In this short paragraph, the characters are quickly established in their setting and circumstance when Cervantes incorporates, through subtle language, the technique of romantic narration, providing the reader with the thoughts and feelings of the two characters. “The object,” Jon Franklin argues in Writing for Story, “is no longer to write clearly but to see clearly” (212).

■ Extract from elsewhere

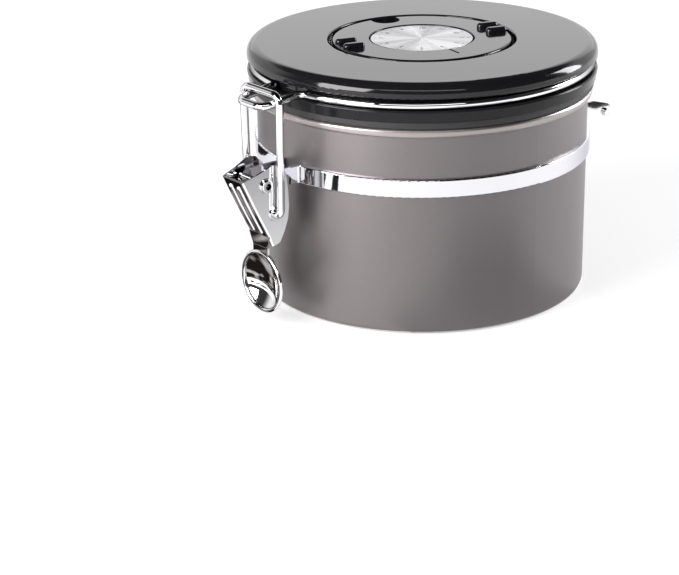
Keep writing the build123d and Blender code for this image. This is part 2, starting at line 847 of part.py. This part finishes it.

And in Cervantes’s passage the reader is able to clearly perceive, in a short space on the page, exactly what has happened, what is happening, and what is likely to proceed from these events and feelings.
Franklin goes on to argue that “each time [a writer] sits down to write he discovers he must once again choose between a precious belief and the integrity of his story” (212).
In regards to Don Quixote, Cervantes clearly demonstrates the integrity of his story by providing clearly defined action and even clearer forms of language through well-crafted sentences which draw more attention to the characters and events of the story than to the writer’s talent or use of flowery language.
These two forms, action designed to serve as a cause-effect dynamic to propel the reader into a pleasurable reading experience, and the use of clean sentences which form a clear and purposeful experience that enhances the story rather than detracts, are some of what all fiction needs more of in its over-reaching goal of incorporating elements of commercial fiction with literary fiction.
Bibliography:
Bauer, Douglas. The Stuff of Fiction: Advice on Craft. Ann Arbor: The University of Michigan Press, 2006. Print.
Cervantes, Miguel de. Don Quixote. Translated by Tobias Smollett, and revised by Carole Slade. New York: Barnes & Noble Classics, 2004. Print.
Franklin, Jon. Writing for Story: Craft Secrets of Dramatic Nonfiction by a Two-Time Pulitzer Prize Winner. New York: Plume, 1994. Print.